Secondly, my bf works full time in the office and I’m hybrid, so I’m home everyday with the pup. My office is starting to pressure me to start coming back in certain days of the week, so I am trying to figure out what to do now that daycare is off the table. My bf’s job has no options to work remotely, and he has been going in-person since April 2020; if he wanted to stay home to help, he would have to use PTO days. I’ve been trying to do mornings in the office, but with a long commute it makes me feel very scattered and overwhelmed running back and forth to do my job and come home to pup. I spend all day with him, deal with his puppy energy, take him on walks, give him all his meals, and a lot of the time feel like I’m doing it all by myself even though my bf helps when he gets home and handles the evening walks. Especially with not having external support systems with pup being sick, I feel like I’m on my own a lot of the time. I feel like I’m walking, feeding, cleaning, playing, training, vet appointments, AND trying to do my job on top of all of it. He also just won't stop barking and whining when I'm with him at home and trying to work-- no amount of interactive toys (that he destroys in 2 days) or snuffle mats or long walks will stop him from the barking.

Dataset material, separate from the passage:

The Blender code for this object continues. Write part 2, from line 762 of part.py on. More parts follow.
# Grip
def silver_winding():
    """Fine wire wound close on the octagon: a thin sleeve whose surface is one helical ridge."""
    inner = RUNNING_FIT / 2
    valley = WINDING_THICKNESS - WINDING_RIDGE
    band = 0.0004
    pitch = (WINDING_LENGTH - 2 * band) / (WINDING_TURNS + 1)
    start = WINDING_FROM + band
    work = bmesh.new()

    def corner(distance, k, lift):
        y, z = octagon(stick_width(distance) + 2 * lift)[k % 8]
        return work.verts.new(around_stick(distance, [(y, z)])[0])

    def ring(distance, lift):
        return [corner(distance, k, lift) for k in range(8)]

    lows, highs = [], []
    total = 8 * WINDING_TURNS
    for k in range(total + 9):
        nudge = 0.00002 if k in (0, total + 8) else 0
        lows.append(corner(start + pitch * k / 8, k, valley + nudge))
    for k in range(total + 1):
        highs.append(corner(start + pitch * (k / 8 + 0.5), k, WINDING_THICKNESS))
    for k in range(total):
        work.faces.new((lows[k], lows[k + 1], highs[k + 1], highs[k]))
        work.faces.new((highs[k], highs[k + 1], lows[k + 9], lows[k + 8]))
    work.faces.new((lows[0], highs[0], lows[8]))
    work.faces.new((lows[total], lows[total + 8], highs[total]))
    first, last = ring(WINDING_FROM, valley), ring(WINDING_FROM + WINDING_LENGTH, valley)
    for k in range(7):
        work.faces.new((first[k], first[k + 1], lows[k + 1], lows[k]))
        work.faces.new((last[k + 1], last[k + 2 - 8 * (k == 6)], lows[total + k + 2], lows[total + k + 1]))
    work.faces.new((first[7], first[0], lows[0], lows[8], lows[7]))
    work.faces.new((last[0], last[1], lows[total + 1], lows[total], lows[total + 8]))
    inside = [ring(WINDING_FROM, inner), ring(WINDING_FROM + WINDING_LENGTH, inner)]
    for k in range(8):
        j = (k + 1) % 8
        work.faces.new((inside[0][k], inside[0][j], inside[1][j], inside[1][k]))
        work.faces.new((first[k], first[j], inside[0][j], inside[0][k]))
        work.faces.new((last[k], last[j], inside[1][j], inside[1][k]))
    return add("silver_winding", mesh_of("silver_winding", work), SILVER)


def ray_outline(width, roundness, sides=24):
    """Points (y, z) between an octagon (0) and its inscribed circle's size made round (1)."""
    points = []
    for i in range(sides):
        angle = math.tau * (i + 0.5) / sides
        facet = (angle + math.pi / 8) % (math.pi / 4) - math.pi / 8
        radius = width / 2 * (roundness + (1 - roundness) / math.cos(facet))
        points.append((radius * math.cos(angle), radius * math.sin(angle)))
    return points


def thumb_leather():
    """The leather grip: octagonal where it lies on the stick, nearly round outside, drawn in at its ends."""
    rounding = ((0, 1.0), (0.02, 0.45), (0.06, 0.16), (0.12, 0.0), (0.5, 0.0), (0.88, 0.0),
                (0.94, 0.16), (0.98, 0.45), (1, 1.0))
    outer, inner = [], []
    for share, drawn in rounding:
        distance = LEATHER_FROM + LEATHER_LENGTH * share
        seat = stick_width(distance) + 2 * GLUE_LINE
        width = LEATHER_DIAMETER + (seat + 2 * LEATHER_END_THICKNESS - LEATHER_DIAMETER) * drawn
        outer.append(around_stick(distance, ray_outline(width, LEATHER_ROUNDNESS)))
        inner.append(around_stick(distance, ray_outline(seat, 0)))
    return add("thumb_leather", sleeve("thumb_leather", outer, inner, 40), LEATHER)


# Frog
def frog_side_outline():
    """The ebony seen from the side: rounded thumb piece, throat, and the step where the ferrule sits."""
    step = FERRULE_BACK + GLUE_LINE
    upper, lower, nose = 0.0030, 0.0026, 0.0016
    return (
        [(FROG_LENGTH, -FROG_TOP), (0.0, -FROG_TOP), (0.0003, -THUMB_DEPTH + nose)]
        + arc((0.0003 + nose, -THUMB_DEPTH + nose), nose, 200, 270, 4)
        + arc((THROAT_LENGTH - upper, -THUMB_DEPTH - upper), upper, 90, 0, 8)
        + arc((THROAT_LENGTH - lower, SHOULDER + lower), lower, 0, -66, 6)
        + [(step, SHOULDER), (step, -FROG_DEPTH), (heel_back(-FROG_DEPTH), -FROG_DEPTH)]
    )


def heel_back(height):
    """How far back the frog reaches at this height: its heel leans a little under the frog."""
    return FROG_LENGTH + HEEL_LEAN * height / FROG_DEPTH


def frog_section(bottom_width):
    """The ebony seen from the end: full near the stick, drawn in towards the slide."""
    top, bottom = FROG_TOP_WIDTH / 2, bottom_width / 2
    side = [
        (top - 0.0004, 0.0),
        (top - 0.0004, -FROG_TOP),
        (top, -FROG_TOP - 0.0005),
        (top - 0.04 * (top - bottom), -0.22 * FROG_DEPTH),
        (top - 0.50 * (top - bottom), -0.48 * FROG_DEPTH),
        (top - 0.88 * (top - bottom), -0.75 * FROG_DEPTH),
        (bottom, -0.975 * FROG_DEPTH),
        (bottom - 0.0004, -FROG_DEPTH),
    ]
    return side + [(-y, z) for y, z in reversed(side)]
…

I just feel so overwhelmed by all of it. I don’t think I’ve gone more than 2 days without crying in the past 8 weeks, I’ve started to go back to therapy in large part because of pup (and work stress, but that’s for another SOS post), and I genuinely worry about the strain that it’s putting on my relationship and on my job. We anticipated that getting a dog would be hard, but the continued sickness just continues to throw us for a loop. I just feel so hopeless that it’ll ever get better.
He’s such a sweet pup and the idea of rehoming him is the absolute last option, but I just don’t know how much more my mental health can take. Does it ever get easier? Something has to give, right?